Issue Archive
President’s Column: Four Amazing Years
Remember the book, Oh, the Places You’ll Go!, by Dr. Seuss? It promises that the future holds wonderful heights and sights, but urges the reader “to be dexterous and deft. And never mix up your right foot with your left.” The sneakers, Dr. Seuss points out, sometimes leak. a The title refrain goes through my mind as I look back at my four amazing years as Hadassah’s national president. I want to thank you for enabling me to have the experience of my life. Sure, it was hard work—16-hour workdays crammed with meetings, papers, speaking engagements and travel. But every day included intellectual challenges, fascinating and inspiring people and, most of all, the energizing mission of building the Jewish people and Israel.
Oh, the places I’ve gone! Take Baku, Azerbaijan. Before I got there, I didn’t know much about the 1,500-year-old Jewish community of the Caucasus Mountains. But representing Hadassah, I could offer expertise in organizing health and educational institutions.
When I began my term, Israel was in the midst of the second intifada. I remember standing in the pediatric intensive care unit of Hadassah Hospital by the bedside of unconscious 6-year-old Esther Zargari, who had sustained a lung injury from a terrorist bomb. What joy it was when Esther, for whom one of our physicians came up with an innovative treatment, woke up. Ten days later, she began first grade. I was in Israel when 60 Minutes, the television news program, lauded our medical center as an “island of peace.” And I was at the opening of the Sidney and Judy Swartz Center for Emergency Medicine and the cornerstone ceremony for the new Sarah Wetsman Davidson Tower (see story, page 83). And you were with me.
This year, on Independence Day in Israel, Hadassah College Jerusalem President Nava Ben-Zvi earned tremendous applause when she lit one of the 12 torches at the national ceremony on Mount Herzl. In the last four years, the college has doubled in size and its reputation for excellence has spread. What delights me most is having the school recognized for its democratization of higher education, making top schooling available to students of great potential who otherwise might not have gone to college.

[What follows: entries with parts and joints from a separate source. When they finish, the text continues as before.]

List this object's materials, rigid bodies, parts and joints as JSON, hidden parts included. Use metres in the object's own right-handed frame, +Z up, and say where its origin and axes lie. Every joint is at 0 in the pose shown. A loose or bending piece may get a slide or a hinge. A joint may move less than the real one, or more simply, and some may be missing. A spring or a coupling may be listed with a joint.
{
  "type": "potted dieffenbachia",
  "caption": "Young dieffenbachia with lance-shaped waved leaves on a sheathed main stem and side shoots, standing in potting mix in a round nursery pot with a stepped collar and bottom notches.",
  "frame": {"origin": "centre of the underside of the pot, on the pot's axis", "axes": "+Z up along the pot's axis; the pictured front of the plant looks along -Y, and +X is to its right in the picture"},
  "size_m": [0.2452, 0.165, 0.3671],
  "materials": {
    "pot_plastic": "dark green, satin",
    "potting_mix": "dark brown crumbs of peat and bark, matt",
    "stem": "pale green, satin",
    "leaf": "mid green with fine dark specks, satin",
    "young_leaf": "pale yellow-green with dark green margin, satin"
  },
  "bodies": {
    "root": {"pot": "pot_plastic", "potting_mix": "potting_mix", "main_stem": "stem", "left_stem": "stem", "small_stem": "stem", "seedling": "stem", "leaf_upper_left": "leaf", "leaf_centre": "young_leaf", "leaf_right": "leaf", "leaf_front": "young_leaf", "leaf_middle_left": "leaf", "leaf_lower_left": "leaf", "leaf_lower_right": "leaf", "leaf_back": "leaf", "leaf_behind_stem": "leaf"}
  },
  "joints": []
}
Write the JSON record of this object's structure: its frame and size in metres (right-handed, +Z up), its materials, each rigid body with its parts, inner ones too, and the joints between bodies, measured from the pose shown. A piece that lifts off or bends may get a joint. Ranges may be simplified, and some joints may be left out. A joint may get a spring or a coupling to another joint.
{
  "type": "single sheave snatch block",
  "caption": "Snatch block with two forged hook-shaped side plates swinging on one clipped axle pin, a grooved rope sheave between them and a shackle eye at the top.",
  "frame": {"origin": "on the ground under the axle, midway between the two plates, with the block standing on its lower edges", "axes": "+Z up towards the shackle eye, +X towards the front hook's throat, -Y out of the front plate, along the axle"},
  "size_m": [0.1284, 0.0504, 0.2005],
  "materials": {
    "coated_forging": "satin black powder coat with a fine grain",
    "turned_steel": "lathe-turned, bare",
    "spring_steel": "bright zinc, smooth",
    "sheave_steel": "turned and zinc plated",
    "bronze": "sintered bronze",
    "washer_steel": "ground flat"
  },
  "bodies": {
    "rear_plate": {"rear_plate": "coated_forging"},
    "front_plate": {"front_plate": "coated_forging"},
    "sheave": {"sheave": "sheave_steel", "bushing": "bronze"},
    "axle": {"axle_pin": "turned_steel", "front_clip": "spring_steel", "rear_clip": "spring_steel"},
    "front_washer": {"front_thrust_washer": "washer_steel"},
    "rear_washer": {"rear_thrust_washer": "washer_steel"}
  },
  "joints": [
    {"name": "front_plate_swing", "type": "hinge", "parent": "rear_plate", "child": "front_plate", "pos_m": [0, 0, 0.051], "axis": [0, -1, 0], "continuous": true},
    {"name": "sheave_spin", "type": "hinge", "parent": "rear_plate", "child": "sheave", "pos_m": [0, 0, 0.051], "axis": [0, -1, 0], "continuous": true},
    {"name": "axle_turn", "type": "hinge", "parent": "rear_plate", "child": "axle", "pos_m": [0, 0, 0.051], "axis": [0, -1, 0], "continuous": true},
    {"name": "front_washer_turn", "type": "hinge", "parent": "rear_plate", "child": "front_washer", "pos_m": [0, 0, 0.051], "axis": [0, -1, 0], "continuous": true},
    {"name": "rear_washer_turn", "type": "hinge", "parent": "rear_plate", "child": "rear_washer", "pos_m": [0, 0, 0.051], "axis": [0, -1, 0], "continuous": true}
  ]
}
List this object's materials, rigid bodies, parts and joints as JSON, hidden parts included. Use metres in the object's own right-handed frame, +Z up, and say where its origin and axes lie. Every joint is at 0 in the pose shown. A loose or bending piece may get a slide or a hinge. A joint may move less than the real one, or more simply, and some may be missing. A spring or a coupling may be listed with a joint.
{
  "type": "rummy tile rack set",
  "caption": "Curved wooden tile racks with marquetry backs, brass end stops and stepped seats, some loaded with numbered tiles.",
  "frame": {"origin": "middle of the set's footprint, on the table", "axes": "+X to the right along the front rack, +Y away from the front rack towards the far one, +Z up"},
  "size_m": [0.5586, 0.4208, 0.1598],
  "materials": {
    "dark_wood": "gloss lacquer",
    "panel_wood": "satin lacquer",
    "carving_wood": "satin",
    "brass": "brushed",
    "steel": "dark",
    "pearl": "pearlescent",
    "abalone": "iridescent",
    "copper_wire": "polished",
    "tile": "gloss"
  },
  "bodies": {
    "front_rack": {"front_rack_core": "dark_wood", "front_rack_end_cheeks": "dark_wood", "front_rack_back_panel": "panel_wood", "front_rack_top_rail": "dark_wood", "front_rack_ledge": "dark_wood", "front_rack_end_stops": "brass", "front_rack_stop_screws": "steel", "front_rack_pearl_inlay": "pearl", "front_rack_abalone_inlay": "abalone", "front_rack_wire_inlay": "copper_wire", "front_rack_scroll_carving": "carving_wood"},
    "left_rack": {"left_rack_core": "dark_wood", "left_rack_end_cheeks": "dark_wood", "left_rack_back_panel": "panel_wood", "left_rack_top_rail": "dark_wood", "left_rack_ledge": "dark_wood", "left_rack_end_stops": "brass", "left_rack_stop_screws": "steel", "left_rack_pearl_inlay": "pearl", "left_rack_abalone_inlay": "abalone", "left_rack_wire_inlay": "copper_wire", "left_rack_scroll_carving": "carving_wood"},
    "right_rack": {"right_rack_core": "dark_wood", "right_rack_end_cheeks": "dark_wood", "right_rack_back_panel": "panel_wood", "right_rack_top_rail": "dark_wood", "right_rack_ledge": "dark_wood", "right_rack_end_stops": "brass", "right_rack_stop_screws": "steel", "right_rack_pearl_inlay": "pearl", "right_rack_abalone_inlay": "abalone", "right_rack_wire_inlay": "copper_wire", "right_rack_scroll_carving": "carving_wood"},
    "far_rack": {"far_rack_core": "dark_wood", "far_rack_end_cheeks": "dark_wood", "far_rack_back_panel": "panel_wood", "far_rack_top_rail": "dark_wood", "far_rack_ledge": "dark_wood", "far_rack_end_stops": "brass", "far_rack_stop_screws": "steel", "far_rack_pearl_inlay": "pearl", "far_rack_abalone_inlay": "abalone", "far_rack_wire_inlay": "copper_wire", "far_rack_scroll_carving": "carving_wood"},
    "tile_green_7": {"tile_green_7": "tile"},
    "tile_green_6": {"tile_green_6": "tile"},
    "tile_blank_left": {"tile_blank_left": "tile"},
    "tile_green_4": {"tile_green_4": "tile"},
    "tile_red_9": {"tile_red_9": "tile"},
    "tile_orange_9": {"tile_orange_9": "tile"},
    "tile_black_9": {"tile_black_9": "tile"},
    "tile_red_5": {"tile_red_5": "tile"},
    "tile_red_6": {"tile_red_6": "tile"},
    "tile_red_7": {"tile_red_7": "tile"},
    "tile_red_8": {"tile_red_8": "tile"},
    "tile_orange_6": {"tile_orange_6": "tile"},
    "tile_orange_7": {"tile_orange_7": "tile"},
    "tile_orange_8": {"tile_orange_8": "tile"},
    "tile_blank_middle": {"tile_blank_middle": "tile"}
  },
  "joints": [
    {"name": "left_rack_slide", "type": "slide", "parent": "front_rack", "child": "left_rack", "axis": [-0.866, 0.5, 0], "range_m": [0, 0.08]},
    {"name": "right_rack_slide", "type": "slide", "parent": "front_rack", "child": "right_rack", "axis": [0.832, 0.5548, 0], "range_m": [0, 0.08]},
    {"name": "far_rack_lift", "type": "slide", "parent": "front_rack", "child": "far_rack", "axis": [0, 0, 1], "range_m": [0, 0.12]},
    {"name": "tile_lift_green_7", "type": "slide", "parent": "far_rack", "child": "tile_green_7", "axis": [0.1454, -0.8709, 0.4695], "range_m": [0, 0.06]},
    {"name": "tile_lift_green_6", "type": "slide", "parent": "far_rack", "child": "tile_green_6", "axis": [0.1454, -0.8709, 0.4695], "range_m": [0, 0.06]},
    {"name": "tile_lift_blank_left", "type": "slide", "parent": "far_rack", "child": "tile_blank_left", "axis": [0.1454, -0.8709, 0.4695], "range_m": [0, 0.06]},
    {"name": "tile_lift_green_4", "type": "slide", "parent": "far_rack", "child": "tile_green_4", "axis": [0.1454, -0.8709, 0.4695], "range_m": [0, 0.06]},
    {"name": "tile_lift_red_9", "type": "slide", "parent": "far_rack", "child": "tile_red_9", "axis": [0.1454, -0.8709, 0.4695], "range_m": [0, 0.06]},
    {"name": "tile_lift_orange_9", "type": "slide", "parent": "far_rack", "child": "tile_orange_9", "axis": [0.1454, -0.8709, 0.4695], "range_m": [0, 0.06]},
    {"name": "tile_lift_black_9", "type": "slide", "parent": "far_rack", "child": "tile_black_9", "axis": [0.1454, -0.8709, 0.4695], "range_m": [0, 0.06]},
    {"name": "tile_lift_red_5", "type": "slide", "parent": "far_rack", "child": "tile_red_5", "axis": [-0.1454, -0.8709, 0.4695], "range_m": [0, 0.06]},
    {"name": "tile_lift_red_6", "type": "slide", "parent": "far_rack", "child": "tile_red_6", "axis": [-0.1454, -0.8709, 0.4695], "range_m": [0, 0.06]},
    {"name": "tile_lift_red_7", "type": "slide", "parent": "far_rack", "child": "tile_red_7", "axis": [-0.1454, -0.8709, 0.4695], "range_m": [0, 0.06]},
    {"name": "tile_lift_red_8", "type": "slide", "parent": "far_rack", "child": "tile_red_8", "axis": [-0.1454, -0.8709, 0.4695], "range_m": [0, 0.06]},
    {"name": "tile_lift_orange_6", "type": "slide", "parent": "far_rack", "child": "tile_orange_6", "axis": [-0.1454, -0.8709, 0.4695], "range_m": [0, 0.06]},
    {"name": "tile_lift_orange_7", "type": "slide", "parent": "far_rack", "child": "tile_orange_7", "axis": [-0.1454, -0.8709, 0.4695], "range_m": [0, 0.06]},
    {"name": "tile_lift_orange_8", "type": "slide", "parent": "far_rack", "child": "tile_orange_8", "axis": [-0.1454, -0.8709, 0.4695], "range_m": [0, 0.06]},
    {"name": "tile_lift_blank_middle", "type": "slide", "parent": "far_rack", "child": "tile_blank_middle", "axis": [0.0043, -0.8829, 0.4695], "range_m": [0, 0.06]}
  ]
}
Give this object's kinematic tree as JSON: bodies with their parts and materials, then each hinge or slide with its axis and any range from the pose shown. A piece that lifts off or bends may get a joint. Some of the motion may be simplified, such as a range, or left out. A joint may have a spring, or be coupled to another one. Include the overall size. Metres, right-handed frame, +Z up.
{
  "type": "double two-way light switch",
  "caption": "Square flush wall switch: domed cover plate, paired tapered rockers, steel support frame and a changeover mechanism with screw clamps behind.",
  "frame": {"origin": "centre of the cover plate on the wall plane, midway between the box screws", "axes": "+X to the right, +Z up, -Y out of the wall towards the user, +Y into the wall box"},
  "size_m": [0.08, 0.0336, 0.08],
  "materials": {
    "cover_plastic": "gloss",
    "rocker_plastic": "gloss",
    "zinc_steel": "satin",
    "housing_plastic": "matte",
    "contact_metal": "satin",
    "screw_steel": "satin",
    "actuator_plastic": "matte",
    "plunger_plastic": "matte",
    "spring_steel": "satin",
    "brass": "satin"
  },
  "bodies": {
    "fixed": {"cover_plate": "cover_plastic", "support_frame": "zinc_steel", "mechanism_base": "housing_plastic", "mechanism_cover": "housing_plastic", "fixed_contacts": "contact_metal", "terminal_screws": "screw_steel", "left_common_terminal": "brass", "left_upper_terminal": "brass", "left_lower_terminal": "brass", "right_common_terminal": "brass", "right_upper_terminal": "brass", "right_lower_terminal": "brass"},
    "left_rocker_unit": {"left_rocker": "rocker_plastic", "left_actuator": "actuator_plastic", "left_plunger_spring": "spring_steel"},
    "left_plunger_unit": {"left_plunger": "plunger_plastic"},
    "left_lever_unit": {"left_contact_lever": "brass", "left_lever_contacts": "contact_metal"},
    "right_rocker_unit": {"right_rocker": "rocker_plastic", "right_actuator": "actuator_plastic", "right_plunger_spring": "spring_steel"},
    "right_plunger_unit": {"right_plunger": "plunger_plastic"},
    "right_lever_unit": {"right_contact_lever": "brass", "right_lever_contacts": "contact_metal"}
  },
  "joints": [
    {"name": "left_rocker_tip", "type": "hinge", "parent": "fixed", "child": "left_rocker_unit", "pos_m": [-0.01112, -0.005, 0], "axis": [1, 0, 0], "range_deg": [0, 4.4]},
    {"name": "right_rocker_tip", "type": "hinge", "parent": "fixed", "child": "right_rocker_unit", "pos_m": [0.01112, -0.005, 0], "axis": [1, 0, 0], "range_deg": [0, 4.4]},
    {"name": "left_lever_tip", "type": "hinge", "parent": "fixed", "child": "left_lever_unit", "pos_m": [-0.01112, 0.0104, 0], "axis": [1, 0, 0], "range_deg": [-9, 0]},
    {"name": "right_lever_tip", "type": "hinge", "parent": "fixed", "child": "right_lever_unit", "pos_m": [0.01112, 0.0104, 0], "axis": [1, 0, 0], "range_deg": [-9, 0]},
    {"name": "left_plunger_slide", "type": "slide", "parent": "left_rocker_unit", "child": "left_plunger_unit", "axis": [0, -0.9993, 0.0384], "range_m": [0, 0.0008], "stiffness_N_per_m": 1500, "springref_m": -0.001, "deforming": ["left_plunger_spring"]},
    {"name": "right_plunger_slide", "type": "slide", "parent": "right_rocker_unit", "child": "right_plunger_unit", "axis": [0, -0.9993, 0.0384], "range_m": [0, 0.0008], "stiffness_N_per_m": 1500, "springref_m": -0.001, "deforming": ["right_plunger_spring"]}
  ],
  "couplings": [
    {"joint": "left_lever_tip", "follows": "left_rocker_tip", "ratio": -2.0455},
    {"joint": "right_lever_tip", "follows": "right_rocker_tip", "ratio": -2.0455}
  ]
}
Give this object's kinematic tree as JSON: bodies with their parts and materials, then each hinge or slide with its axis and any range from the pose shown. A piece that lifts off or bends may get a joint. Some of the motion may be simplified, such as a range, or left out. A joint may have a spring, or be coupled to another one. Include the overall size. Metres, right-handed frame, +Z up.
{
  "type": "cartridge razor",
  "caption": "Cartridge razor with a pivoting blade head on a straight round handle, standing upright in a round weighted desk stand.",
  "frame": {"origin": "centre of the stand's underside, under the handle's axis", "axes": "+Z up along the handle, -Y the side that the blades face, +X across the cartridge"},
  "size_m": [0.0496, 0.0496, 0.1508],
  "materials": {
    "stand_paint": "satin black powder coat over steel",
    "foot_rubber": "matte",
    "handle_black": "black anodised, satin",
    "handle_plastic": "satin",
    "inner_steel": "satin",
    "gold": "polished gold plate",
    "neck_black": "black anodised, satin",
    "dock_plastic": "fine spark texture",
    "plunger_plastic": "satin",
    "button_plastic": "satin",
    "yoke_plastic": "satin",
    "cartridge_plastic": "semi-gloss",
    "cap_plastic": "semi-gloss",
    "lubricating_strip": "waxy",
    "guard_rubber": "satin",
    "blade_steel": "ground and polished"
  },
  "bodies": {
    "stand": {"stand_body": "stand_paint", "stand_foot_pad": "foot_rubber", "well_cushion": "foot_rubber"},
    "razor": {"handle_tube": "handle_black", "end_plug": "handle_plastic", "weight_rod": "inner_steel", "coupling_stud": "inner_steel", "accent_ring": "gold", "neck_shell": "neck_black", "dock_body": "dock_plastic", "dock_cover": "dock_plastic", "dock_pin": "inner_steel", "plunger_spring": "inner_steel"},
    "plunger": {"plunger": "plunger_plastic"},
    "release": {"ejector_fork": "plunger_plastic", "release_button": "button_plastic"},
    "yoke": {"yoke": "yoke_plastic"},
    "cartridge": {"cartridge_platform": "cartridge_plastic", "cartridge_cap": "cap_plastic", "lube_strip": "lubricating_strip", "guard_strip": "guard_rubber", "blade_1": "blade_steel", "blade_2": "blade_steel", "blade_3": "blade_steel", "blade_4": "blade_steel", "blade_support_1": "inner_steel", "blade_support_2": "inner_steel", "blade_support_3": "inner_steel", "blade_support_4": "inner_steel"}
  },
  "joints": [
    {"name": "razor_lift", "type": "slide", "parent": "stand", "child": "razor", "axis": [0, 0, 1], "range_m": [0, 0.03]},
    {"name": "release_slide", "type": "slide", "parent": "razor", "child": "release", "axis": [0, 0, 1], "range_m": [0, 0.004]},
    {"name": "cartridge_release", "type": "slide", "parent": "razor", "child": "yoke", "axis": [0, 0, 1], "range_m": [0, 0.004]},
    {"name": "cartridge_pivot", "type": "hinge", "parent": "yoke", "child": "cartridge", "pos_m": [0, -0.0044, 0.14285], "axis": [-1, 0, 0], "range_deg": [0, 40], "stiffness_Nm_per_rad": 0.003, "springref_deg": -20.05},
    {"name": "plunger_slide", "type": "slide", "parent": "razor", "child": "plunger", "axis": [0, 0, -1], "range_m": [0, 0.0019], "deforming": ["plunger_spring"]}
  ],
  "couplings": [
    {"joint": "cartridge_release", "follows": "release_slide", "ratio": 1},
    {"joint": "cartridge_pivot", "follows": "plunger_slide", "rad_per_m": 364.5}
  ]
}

I’ve watched runners at Hadassah-Neurim Youth Aliyah Village try out the new Olympic-caliber track at the Marlene E. Post Sports Center. I’ve heard new immigrant teens performing Mozart in the Bonnie Lipton Center for Performing Arts at Meir Shfeya Youth Village and lifted my glass to Youth Aliyah and its work at the village’s winery.
Four years ago, Young Judaea’s Israel programs were constrained because we had outgrown our physical plant. In the darkest days of the intifada, we broke ground for the Judaean Youth Hostel and the Beit Ar-El educational center. As the psalmist wrote, “Those who plant with tears will reap with joy.” Our new building is filling with young, committed Jews who are our future.
In the wake of Hurricane Katrina, we sent aid to Hadassah members in New Orleans and the community at large. Because of our commitment to health and freedom of inquiry, we pushed for stem cell research. In this effort, we could point with pride to the groundbreaking work in that field being done at the Hadassah Medical Center.
Many of my goals reflect what I have heard from you, at town meetings and over late-night cups of coffee. The national board has helped nurture Hadassah into an organization that is truly “national”—in energetic small communities like Wichita Falls, Texas, and in fast-growing areas in Florida and Arizona. Our incoming leader, Nancy Falchuk, will be the first national president from Boston, and we have vice presidents from various regions.
Hadassah’s president gets to call the Israeli prime minister’s cell phone and goes to the White House Hanukka party. I always knew this wasn’t about me but about Hadassah, a movement that continues to earn so much respect. No job can ever surpass the one I’ve had for the last four years. I wish Nancy great success as she walks in the footsteps of Henrietta Szold. I know she’s already got her sneakers tied on. Oh, the places you’ll go!